After several weeks of delays and thanks to the helpful intervention of Ward 2 Councillor Jason Farr, we finally received the a lower-level summary of the results – albeit as a scan of a printout of a PDF of a spreadsheet file.
What they sent was summary data of hourly counts of 85th percentile average speeds, 85th percentile number of cars and maximum speed, rounded to the nearest 10 km/h.
I really wanted the raw data so I could do a full statistical analysis and, for example, see how many vehicles exceeded 65 km/h or 80 km/h. Nevertheless, the results we did receive were shocking: maximum speeds of 80-90 km/h on each day of the radar trailer’s operation.
|Mar 25||80||11:00 PM|
|Mar 26||80||6:00 PM and 11:00 PM|
|Mar 27||80||8:00 AM|
|Mar 28||80||11:00 PM|
|Mar 29||80||2:00 AM, 6:00 AM and 10:00 PM|
|Mar 30||90||3:00 PM|
|Mar 31||80||8:00 AM|
|Apr 01||80||9:00 AM|
Many of the hourly maximum speeds were 70 km/h (e.g. 11 hours out of 24 on March 28). And you’ll note that many of the highest daily speeds occurred during daytime hours when children would be playing in the park!
Although overall the 85th percentile speed was 48 km/h, meaning roughly 85 percent of vehicles were below the speed limit and 15 percent were above, many individual hours – especially late at night – registered 85th percentile speeds well in excess of 50 km/h, e.g. a 58 km/h at 4:00-5:00 AM on 27 March, based on 23 vehicles.

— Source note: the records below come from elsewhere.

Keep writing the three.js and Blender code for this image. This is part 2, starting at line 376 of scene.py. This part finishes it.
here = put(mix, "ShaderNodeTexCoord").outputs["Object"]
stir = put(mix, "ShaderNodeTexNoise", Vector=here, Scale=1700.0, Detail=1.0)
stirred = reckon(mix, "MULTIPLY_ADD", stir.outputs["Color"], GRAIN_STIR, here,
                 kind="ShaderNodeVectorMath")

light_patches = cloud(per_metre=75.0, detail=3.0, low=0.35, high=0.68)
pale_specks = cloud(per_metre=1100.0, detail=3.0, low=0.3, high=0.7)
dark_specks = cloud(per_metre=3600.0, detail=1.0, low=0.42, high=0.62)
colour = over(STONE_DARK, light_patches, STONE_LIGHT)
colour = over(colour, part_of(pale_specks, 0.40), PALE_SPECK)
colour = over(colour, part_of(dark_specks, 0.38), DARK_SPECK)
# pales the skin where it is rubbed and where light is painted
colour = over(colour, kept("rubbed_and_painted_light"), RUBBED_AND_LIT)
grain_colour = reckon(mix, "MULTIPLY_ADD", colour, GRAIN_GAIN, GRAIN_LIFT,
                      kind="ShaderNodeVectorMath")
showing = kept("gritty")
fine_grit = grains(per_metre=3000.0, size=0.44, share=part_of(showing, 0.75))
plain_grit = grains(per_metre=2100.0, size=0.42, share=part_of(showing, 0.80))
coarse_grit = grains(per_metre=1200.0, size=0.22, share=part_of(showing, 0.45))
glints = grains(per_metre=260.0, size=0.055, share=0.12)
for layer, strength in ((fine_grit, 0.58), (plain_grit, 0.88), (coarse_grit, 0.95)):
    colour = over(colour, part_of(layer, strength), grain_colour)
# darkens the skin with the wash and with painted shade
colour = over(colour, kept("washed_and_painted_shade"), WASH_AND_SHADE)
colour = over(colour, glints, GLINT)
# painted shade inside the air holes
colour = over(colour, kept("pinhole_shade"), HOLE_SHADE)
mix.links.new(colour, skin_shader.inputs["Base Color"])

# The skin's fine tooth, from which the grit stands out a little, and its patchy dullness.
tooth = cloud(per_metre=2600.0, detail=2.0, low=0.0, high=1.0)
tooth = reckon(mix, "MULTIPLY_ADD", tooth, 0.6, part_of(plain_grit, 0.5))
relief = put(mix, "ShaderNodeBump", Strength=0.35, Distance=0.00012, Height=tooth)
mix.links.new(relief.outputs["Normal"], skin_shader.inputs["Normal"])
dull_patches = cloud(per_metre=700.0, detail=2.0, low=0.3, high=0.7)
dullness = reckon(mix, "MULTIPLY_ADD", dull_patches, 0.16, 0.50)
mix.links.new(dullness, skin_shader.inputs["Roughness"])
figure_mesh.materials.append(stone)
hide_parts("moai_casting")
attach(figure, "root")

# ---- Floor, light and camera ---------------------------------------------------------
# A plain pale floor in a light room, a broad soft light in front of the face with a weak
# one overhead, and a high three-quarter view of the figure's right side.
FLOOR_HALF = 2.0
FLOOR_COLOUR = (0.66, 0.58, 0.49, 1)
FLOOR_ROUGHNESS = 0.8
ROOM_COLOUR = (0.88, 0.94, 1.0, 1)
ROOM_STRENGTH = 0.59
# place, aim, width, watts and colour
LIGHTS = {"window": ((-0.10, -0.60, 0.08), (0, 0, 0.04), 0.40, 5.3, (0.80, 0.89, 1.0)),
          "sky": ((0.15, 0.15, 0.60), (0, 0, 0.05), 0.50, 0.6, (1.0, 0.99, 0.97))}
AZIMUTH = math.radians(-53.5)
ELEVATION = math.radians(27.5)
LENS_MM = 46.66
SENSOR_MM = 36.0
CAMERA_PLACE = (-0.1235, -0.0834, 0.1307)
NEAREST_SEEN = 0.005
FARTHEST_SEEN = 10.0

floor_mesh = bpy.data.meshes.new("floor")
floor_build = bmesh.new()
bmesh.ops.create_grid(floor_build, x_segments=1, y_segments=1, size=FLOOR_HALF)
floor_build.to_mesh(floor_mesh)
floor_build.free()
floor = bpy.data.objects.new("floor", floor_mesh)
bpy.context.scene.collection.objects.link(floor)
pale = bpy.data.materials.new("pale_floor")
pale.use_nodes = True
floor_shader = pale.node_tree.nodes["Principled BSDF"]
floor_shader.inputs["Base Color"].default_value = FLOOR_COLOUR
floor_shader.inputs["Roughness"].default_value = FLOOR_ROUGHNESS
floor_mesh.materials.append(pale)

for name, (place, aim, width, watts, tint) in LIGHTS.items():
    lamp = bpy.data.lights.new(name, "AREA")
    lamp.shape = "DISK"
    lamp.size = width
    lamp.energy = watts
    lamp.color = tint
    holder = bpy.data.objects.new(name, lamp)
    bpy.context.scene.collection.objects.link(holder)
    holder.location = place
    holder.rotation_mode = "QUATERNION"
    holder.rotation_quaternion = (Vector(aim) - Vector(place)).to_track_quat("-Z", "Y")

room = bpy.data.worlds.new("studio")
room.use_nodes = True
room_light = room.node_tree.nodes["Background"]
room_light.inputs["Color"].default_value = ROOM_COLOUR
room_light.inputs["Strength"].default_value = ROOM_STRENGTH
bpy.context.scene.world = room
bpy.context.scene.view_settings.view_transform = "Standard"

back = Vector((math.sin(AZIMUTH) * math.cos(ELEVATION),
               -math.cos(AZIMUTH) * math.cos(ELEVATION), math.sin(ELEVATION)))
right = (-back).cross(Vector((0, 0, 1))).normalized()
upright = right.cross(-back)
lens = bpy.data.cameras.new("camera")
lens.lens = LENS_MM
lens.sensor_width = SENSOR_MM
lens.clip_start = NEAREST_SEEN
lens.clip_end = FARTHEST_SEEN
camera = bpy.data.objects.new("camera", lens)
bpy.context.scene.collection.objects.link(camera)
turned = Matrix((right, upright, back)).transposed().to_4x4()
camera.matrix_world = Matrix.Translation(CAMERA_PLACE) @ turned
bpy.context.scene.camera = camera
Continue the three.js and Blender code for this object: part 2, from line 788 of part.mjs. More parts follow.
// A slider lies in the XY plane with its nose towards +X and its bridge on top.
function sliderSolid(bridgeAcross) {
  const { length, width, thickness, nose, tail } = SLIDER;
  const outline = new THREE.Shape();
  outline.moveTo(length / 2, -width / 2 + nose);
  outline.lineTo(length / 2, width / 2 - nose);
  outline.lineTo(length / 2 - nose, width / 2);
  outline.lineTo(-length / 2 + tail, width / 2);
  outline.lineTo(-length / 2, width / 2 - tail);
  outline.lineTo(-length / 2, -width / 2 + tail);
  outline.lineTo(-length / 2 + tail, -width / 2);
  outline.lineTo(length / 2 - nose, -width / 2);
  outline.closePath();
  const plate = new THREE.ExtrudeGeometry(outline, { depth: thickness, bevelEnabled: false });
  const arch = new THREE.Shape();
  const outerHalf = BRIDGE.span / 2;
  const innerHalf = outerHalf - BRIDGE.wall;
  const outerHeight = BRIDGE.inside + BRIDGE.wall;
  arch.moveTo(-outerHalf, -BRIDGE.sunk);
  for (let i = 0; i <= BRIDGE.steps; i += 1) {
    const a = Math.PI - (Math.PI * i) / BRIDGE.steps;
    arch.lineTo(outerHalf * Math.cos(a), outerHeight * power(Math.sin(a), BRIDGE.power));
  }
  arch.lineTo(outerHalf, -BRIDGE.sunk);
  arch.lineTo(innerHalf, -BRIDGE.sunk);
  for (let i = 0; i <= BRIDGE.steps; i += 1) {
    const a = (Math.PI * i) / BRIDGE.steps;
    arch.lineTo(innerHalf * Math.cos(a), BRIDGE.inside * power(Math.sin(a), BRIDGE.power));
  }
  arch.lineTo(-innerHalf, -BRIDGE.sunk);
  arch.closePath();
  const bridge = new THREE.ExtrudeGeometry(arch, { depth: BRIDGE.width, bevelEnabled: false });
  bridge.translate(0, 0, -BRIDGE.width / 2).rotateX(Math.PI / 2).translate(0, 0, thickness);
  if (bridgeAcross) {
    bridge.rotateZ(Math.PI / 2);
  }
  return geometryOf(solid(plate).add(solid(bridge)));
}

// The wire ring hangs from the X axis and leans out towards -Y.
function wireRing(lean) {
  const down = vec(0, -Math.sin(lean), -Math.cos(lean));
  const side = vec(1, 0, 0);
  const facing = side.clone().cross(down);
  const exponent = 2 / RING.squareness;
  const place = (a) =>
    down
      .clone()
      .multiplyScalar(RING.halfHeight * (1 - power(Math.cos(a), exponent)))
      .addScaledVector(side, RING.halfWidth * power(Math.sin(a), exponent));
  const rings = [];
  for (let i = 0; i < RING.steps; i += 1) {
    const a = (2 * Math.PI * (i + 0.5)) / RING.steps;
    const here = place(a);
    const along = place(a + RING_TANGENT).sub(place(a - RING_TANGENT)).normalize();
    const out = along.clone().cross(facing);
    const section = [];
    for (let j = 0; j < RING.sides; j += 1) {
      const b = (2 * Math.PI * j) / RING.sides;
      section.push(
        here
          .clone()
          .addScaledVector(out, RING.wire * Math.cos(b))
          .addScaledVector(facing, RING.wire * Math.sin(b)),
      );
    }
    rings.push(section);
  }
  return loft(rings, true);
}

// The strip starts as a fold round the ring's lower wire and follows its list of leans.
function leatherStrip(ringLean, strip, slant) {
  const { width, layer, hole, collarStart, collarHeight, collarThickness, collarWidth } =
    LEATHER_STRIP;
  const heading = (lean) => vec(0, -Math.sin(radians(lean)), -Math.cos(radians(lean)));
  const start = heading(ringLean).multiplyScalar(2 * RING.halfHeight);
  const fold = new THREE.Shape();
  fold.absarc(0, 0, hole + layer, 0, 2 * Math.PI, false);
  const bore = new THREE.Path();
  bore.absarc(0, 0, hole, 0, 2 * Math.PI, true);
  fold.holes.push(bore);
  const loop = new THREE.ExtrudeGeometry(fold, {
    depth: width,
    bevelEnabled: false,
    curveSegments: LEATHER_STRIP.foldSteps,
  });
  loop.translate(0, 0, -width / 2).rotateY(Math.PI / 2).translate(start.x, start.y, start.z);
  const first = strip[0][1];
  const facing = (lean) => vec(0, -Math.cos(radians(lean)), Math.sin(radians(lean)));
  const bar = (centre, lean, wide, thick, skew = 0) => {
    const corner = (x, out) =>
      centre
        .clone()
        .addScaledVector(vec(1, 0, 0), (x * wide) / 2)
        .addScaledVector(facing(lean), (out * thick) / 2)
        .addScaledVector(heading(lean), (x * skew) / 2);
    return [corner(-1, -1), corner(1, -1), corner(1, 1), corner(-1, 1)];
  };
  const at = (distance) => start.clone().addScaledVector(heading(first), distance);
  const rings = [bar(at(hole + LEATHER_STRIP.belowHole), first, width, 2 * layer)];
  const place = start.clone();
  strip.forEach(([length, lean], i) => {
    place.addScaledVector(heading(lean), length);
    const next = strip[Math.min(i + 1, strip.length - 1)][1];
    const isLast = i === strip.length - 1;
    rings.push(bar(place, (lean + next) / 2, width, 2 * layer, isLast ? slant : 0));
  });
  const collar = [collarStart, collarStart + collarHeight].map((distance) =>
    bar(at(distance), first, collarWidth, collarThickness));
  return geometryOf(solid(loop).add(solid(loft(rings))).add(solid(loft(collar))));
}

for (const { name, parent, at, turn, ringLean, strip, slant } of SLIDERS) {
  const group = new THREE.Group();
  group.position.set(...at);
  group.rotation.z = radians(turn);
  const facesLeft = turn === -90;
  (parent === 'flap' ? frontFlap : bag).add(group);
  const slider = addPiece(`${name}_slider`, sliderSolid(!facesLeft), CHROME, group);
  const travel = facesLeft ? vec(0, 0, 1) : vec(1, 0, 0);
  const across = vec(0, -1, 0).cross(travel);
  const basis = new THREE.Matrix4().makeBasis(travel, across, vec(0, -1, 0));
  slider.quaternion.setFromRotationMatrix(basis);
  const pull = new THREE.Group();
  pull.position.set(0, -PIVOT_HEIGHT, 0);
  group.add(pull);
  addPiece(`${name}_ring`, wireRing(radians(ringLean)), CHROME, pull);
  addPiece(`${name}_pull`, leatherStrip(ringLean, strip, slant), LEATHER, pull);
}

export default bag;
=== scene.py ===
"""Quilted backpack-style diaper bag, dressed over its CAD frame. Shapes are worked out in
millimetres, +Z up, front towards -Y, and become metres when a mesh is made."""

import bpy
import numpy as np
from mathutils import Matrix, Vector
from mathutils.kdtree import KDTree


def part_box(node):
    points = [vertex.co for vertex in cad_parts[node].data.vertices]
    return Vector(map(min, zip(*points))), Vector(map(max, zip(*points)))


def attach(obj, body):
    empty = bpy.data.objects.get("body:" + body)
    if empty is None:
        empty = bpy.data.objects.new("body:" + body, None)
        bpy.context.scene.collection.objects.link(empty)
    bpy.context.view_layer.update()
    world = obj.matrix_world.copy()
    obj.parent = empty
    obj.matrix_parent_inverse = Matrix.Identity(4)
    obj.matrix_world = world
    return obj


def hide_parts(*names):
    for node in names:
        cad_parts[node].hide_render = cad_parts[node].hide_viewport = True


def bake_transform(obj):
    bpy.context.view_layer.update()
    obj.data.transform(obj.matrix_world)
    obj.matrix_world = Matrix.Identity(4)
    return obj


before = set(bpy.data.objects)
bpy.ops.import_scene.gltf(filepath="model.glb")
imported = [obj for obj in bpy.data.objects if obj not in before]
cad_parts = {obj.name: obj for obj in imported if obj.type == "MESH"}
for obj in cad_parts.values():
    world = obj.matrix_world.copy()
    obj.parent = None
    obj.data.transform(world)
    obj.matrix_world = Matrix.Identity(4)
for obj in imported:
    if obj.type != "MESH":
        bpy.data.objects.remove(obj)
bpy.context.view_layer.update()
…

These results are especially disturbing since the goal of the visible speed indicator is to slow traffic by advertising the vehicle’s (illegal) speed. We can expect that recorded speeds would be even higher with a discrete mobile radar that did not display excessive speeds to the driver.
And this was adjacent to a children’s playground!

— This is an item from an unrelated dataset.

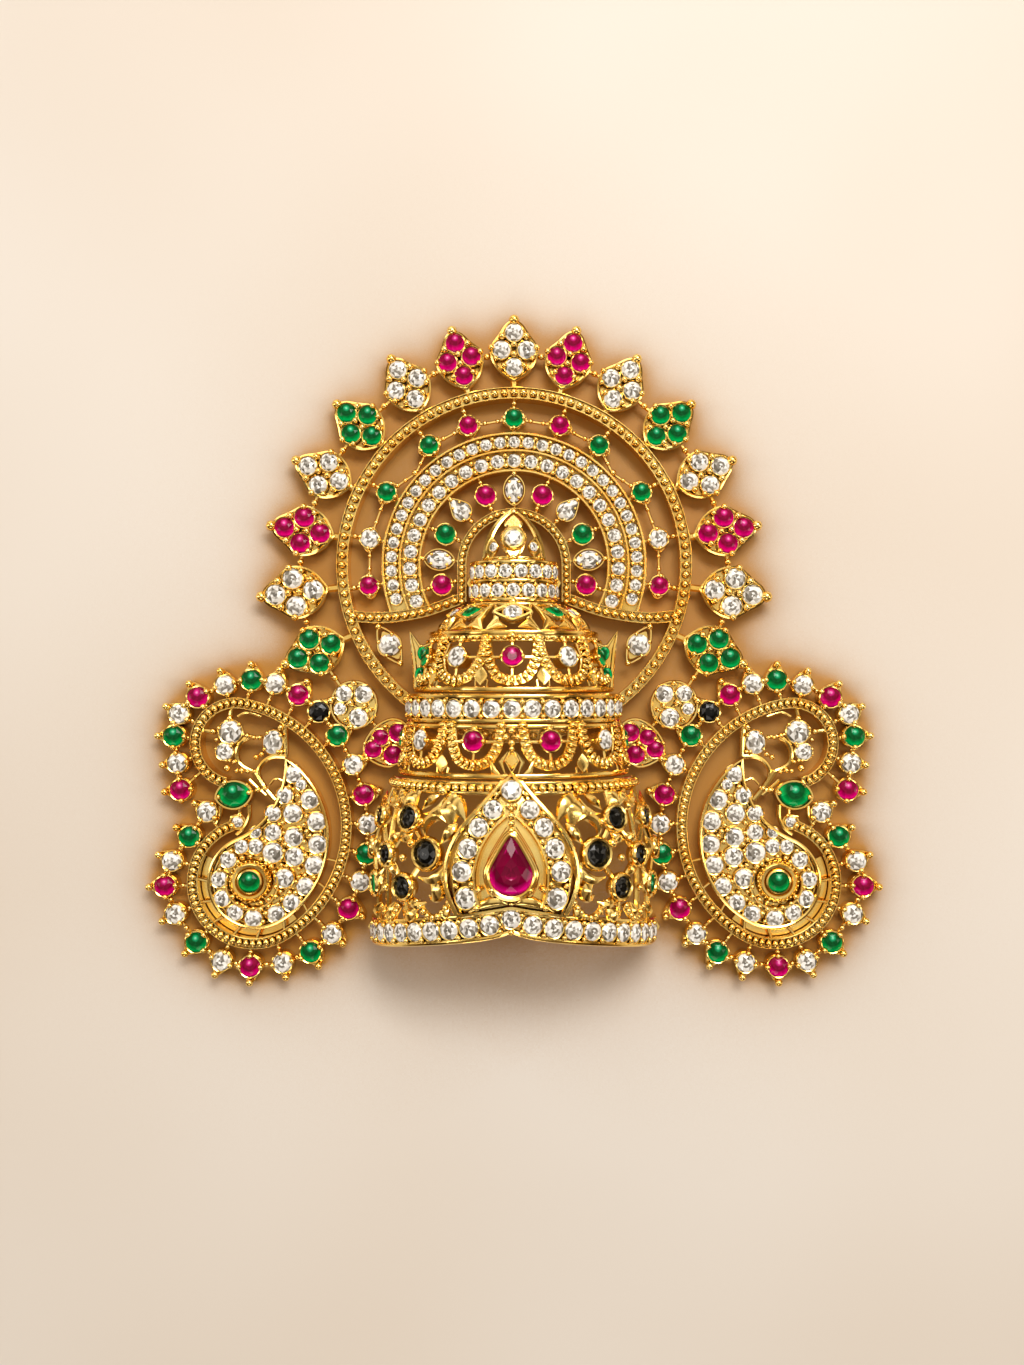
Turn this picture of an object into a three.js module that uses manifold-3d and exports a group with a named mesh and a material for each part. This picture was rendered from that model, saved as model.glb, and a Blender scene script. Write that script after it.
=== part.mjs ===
// Deity crown: a tiered half-round dome on a pierced sun halo, with a mango-shaped jewelled wing at each side.
// Millimetres. The crown lies on its back: +Y runs to the top of the halo, +Z out of the front, and z = 0 is
// the plane that it rests on. The origin is the middle of its outline on that plane. The two sides mirror in X.
import * as THREE from 'three';
import { mergeVertices } from 'three/addons/utils/BufferGeometryUtils.js';
import Module from 'manifold-3d';

const wasm = await Module();
wasm.setup();

// ---- driving dimensions ----
const gap = 0.3; // clearance kept between neighbouring pieces
const stoneSides = 8;
const tableShare = 0.58; // width of a stone's table over its girdle
const flat = { face: 3.6, collet: 3.0, table: 4.2, bed: 2.4 }; // heights of the flat metalwork and its stones
const halo = { x: 0, y: 14.8, ringInner: 27.8, ringOuter: 29.8 };
const innerArch = { inner: 7.95, outer: 9.5, foot: 8.4 };
const crossbar = { outerY: 6.3, dipX: 18, dipY: 4.9, innerX: 8.9, innerY: 9.2, width: 1.9 };
const paveArch = { inner: 15.8, middle: 19.1, outer: 22.0, rib: 0.6, reach: 118, steps: 20 };
const post = { width: 0.9, low: 0, high: 1.8 };
const wire = { width: 0.8, low: 0, high: 1.6 };

// The rays of the halo, from the top round to each side: where each stands, its size, and whether it has a point.
const rays = [
  { stone: 'clear', angle: 0, reach: 35.7, size: 1.0, point: 1 },
  { stone: 'ruby', angle: 14.9, reach: 35.3, size: 0.96, point: 1 },
  { stone: 'clear', angle: 30.8, reach: 34.9, size: 0.97, point: 1 },
  { stone: 'emerald', angle: 47.8, reach: 34.8, size: 0.95, point: 1 },
  { stone: 'clear', angle: 64.4, reach: 35.1, size: 1.0, point: 1 },
  { stone: 'ruby', angle: 80.8, reach: 35.7, size: 1.04, point: 1 },
  { stone: 'clear', angle: 97.2, reach: 36.8, size: 1.1, point: 1 },
  { stone: 'emerald', angle: 113.4, reach: 36.2, size: 1.0, point: 0.75 },
  { stone: 'clear', angle: 130.8, reach: 35.8, size: 0.82, point: 0 },
  { stone: 'ruby', angle: 144.2, reach: 36.8, size: 0.79, point: 0 },
];
const ray = { lobe: 1.75, alongPitch: 2.85, acrossPitch: 2.2, tip: 5.2, wall: 3.6 };

// The stones between ring and pave arch, and those between pave arch and inner arch.
const outerRow = { radius: 24.5, stoneRadius: 1.75, angles: [0, 18.2, 35.4, 60.3, 79.7, 98.1], dip: { angle: 47, radius: 22.9 } };
const innerRow = [
  { stone: 'clear', angle: 0, points: 2 },
  { stone: 'ruby', angle: 22.3, points: 0 },
  { stone: 'clear', angle: 44.3, points: 1 },
  { stone: 'emerald', angle: 66, points: 0 },
  { stone: 'clear', angle: 86, points: 2 },
  { stone: 'ruby', angle: 105.5, points: 0 },
];
const inner = { radius: 12.55, stoneRadius: 1.85, pointReach: 2.9 };
const leaf = { x: 20.9, y: 1.4, stoneRadius: 1.75, tip: 3.6, tail: 3.8, heading: 59 };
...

Then again, maybe it’s not so surprising after all that people are often driving 70-80 km/h: these streets (shockingly) are actually designed for 70 km/h!
The results are also consistent with the 2002 Durand Traffic Study, which found that 40 percent of traffic on minor-arterial streets (e.g. Herkimer/Charlton) exceeded 50km/h and 200 vehicles per day exceeded 65 km/h.
With 200 vehicles per day exceeding 65 km/h it seems reasonable that there will be several vehicles each day approaching 80-90 km/h.
Durand has been asking for traffic calming measures for these residential side streets for four decades now but the City continues to respond with excuses and stonewalling.
Even today, a plan to install bike lanes on Charlton and Herkimer is indefinitely on hold because the community had the temerity to ask for safe parking-protected bike lanes instead of painted lines running in the door zones of parked cars.